Ed Dameron, left, and Doug Smith, members of the TBM Electronic Support unit, test the camera monitors inside the unit’s electronic security trailer, which contains Wi-Fi, a camera bank and connectivity to remote cameras located around the trailer. The unit provided the system to monitor a parking area for responders from multiple Baptist state conventions responding to damage from Hurricane Idalia. (TBM Photo / Russ Dilday)

Stover, a member of Taylor Valley Baptist Church in Temple, has a background in law enforcement. He said the TBM team was called in “because there has been some looting, and there has been some individuals who’ve not been law-abiding citizens and taking advantage of a bad situation. So, they’re really concerned for the safety of the people here.”

The asset protection team was assisted by the TBM electronic support unit. Members Doug Smith and Ed Dameron set up the electronic support trailer that houses a built-in video tower and monitoring station, provides high-speed Wi-Fi to responders, and can broadcast video to Asset Protection team members.

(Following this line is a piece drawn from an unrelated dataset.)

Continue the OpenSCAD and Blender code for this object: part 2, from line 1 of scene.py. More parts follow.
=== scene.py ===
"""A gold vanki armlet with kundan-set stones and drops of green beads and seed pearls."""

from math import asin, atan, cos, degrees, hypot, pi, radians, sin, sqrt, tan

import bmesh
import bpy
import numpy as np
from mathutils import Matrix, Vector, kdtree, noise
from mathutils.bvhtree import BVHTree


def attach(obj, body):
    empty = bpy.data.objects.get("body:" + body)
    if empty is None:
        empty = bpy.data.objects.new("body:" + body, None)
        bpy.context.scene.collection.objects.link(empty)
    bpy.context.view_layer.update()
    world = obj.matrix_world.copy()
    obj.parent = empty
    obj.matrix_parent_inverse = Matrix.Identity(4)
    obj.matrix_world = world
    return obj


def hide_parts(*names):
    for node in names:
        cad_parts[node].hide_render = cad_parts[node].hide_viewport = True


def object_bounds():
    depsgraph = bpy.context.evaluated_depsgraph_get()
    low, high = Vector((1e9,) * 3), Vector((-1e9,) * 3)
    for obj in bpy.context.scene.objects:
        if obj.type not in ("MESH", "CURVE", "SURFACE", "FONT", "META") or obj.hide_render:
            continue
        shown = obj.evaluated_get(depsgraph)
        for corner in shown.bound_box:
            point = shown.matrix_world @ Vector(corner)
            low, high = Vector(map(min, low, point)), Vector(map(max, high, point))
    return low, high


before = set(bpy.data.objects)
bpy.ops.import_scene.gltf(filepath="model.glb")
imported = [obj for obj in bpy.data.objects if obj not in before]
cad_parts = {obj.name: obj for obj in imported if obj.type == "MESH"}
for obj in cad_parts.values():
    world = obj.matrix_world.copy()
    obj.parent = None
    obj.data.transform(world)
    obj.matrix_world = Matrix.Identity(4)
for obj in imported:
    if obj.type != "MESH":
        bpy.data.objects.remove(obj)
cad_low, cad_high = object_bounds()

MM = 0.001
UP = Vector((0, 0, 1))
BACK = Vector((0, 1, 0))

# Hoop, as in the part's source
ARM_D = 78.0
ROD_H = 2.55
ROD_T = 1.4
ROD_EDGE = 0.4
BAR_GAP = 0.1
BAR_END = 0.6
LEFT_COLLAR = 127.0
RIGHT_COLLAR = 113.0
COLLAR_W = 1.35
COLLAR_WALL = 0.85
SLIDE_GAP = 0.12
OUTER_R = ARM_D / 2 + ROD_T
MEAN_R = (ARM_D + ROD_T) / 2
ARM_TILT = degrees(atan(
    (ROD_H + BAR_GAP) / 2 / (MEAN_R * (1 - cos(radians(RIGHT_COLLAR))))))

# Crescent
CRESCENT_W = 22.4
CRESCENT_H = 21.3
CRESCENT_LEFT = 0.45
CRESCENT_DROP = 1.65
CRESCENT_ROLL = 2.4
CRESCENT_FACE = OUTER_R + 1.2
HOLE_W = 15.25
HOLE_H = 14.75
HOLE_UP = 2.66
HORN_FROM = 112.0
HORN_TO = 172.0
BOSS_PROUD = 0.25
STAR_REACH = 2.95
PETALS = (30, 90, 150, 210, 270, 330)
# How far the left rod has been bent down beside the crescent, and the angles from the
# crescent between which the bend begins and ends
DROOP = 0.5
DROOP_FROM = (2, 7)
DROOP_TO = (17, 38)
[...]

 “We’re setting up security cameras for Asset Protection so they can keep an eye on the site at night,” said Smith, a member of Lake Pointe Church’s White Rock campus in Dallas. “They’ve had some issues in the area, and the Georgia team doesn’t have a system like this, so we came over to set this one up and let them use it.”

Fellow unit member Ed Dameron, a member of Prestonwood Baptist Church in Plano, said the value in providing asset protection to other Baptist men’s groups is often “peace of mind for deployed teams.”

“They commented last night how relieved they are that we’re here to provide them asset protection. This camera system provides the asset protection team the opportunity to see what targets or what threats are out there before (the target) can even see it,” he said.